During the last decade, numerous experimental and theoretical studies on ARSs have been undertaken to develop alternative working fluids, such as R22-dimethyl ethertetraethylene glycol (DMETEG), R21-DMETEG, R22- dimethylformamide (DMF), R12-dimethylacetamide, R22-dimethylacetamide, and R21-dimethyl ester. Previous studies indicated that ammonia, R21, R22, and methylamine hold promise as refrigerants, whereas the organic glycols, some amides, esters, etc. fulfill the conditions for good absorbents. Recently, environmental concerns have brought some alternative working fluids to the forefront, e.g.
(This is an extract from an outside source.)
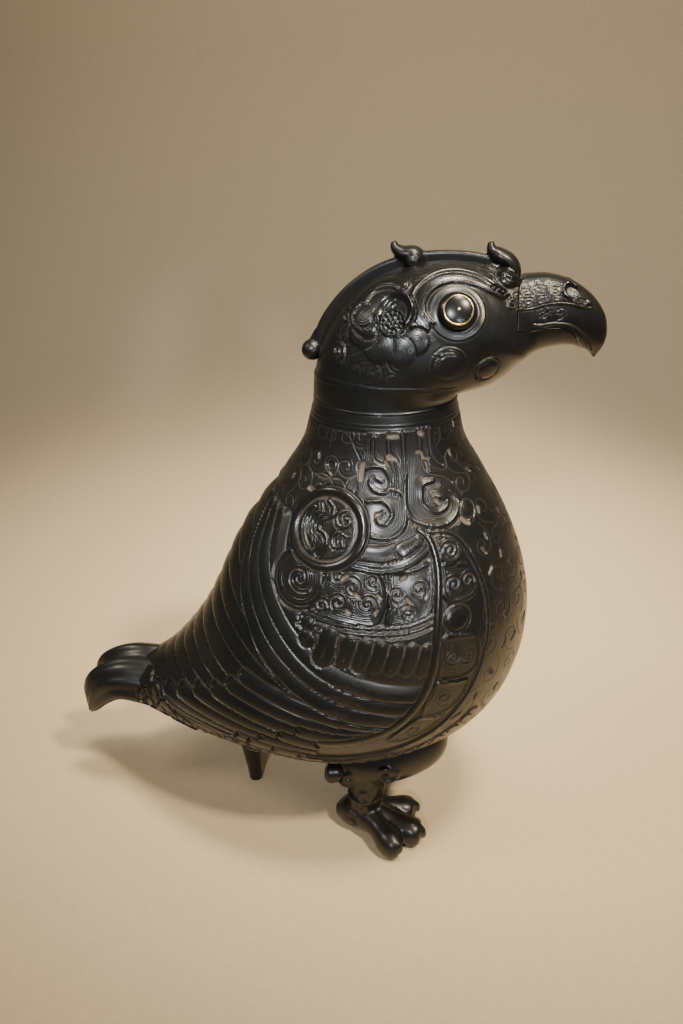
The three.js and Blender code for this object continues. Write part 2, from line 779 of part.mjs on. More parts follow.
function ringProfile(extra, crown) {
  const inner = eyeRingRadius - eyeRingWidth / 2 - extra;
  const outer = eyeRingRadius + eyeRingWidth / 2 + extra;
  const foot = ringCrown - eyeRingDepth - extra;
  return [[inner, foot], [outer, foot], [outer, crown], [inner, crown], [inner, foot]];
}

function eyeRing(side) {
  return solidOf(seatAtEye(turned(ringProfile(0, ringCrown)), side));
}

function eyeRingGroove(side) {
  return solidOf(seatAtEye(turned(ringProfile(inlayGap, eyeDomeHeight + 2)), side));
}

function pupil(side, extra = 0) {
  const radius = pupilRadius + extra;
  const foot = eyeDomeHeight - pupilDepth - extra;
  const crown = eyeDomeHeight + 0.15 + extra * 5;
  return solidOf(seatAtEye(turned([[0, foot], [radius, foot], [radius, crown], [0, crown]]), side));
}

function brow(side) {
  const path = [
    [5.3, 108], [5.75, 122], [6.4, 138], [7.05, 147], [7.6, 145], [8, 133], [8.3, 118], [8.7, 113],
  ];
  return strip(headPoint, path, 4.4 * unit, [0.3, 1.5, 0.3], 6, side);
}

function ear(side) {
  const lobes = [[4.6, 142, 5.4, 2.6], [4, 128, 5.8, 2.4], [3.95, 109, 5.8, 2.6]];
  const pieces = lobes.map(([s, d, radius, height]) => {
    return boss(headPoint, s, d, radius * unit, [[1, -sinkDepth], [1, 0.4], [0.6, height]], 6, side);
  });
  const cap = [[4.75, 158], [5.1, 155], [5.45, 149], [5.65, 138], [5.55, 126], [5.3, 117]];
  pieces.push(strip(headPoint, cap, 4.6 * unit, [0.3, 2.8, 0.3], 5, side));
  const bowl = [[1, -sinkDepth], [1, 2.9], [0.75, 3.4], [0.6, 2.4]];
  pieces.push(boss(headPoint, 4.95, 120, 6 * unit, bowl, 10, side));
  return pieces;
}

function cheeks(side) {
  return [
    boss(headPoint, 4.65, 73, 6 * unit, domed, 10, side),
    boss(headPoint, 5.28, 48, 4.6 * unit, domed, 8, side),
  ];
}

// A moulding round the nape and cheeks, level all the way.
function collar(side) {
  const path = [[1.83, 183], [1.95, 150], [2.15, 115], [2.33, 90], [3, 60]];
  return strip(headPoint, path, collarWidth, [0.2, collarHeight, 0.2], 7, side);
}

function spigot() {
  const outer = mouthRadius - wall - spigotClearance;
  const geometry = new THREE.CylinderGeometry(outer, outer, spigotDepth + 3, cavityFacets);
  geometry.rotateX(Math.PI / 2);
  geometry.translate(0, 0, mouthLevel - spigotDepth + (spigotDepth + 3) / 2);
  return solidOf(geometry);
}

function headLid() {
  const shell = headForm().subtract(beakZone(beakGap, false));
  const ornaments = joined([
    crest(), curls(), ...both(eyeDome), ...both(brow), ...both(ear).flat(), ...both(cheeks).flat(),
    ...both(collar),
  ]).subtract(beakZone(beakGap, false));
  const whole = joined([shell, ornaments, spigot()]).subtract(headCavity());
  const cuts = joined([spout(), ...both(eyeRingGroove), ...both((side) => pupil(side, inlayGap))]);
  return whole.subtract(cuts).add(hingeLug());
}

function hingePin() {
  return across(pinX, pinZ, hingePinRadius, hingePinLength, 12);
}

// The scene graph
const bird = new THREE.Group();

function addPiece(name, piece, material) {
  const result = piece.getMesh();
  const geometry = new THREE.BufferGeometry();
  geometry.setAttribute("position", new THREE.BufferAttribute(result.vertProperties, result.numProp));
  geometry.setIndex(new THREE.BufferAttribute(result.triVerts, 1));
  geometry.computeVertexNormals();
  const mesh = new THREE.Mesh(geometry, material);
  mesh.name = name;
  bird.add(mesh);
}

addPiece("vessel", vessel(), bronze);
addPiece("head_lid", headLid(), darkBronze);
addPiece("upper_beak", upperBeak(), darkBronze.clone());
addPiece("beak_pin", hingePin(), bronze.clone());
addPiece("eye_ring_right", eyeRing(1), gold);
addPiece("eye_ring_left", eyeRing(-1), gold.clone());
addPiece("pupil_right", pupil(1), gold.clone());
addPiece("pupil_left", pupil(-1), gold.clone());

const bounds = new THREE.Box3().setFromObject(bird);
bird.position.x = -(bounds.min.x + bounds.max.x) / 2;
bird.updateMatrixWorld(true);

export default bird;
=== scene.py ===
"""Dresses the inlaid wine vessel: chased bronze skins, gold inlay, studio and camera."""
import logging
import math
from dataclasses import dataclass
from enum import Enum
from typing import Any, Callable, Iterable, Sequence

import bmesh
import bpy
import numpy as np
from mathutils import Matrix, Vector
from mathutils.kdtree import KDTree


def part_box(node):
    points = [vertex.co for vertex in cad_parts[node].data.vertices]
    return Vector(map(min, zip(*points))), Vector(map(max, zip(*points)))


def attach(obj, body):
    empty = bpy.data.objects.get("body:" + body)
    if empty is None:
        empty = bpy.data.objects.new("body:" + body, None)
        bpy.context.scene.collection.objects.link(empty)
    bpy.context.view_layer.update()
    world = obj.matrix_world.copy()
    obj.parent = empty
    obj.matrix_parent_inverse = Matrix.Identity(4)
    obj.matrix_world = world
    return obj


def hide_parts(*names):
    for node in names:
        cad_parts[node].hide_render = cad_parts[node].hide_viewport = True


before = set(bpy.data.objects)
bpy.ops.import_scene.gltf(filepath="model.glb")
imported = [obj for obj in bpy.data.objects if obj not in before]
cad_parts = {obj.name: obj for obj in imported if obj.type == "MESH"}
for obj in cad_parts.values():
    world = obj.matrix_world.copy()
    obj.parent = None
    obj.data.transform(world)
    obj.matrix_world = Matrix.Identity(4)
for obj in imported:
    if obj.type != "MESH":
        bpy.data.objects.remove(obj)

LOG = logging.getLogger("wine_vessel")
MM = 0.001
WELD = 1e-4
DUST = 0.28
MOAT_DEPTH = 0.35
DEGREES_PER_STATION = 14.0
BATCH = 1500000
BODY = "vessel"
FLAP = "beak"
PIN_X = 53.5
SHIFT = sum(corner.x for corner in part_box("beak_pin")) / 2 / MM - PIN_X
Address = tuple[float, float]
Array = np.ndarray
EYE: Address = (6.7, 105)


class Fill(Enum):
    """What is engraved inside a raised motif."""

    PLAIN = "plain"
    LINES = "lines"
    HATCH = "hatch"
    BARBS = "barbs"


def smooth(value: Array) -> Array:
    """Eases a share from 0 to 1."""
    t = np.clip(value, 0.0, 1.0)
    return t * t * (3 - 2 * t)


def hermite(before: Array, here: Array, ahead: Array, beyond: Array, w: Array) -> Array:
    """Runs smoothly from one point to the next, at shares of the way between them."""
    v0, v1 = (ahead - before) / 2, (beyond - here) / 2
    cubic, square = 2 * here - 2 * ahead + v0 + v1, -3 * here + 3 * ahead - 2 * v0 - v1
    return cubic * w**3 + square * w**2 + v0 * w + here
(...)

R123a-ethyltetrahydrofurfurylether (ETFE), R123a-DMETEG, R123a-DMF. and R123a-trifluoroethanol, because of the CFCs’ ozone depletion effects.

The cycle efficiency and the operating characteristics of an ARS depend on the thermophysical properties of the refrigerant, the absorbent, and their combinations. The most important properties for the selection of the working fluids are vapor pressure, solubility, density, viscosity, and thermal stability. Knowledge of these properties is required to determine the other physical and chemical properties, as well as the parameters affecting performance, size, and cost.

Note that ammonia will quickly corrode copper, aluminum, zinc, and all alloys of these metals, therefore these metals cannot be used where ammonia is present. From common materials only steel, cast iron, and stainless steel can be used in ammonia ARSs. Most plastics are also resistant to chemical attack by ammonia, hence plastics are suitable for valve seats, pump parts, and other minor parts of the system.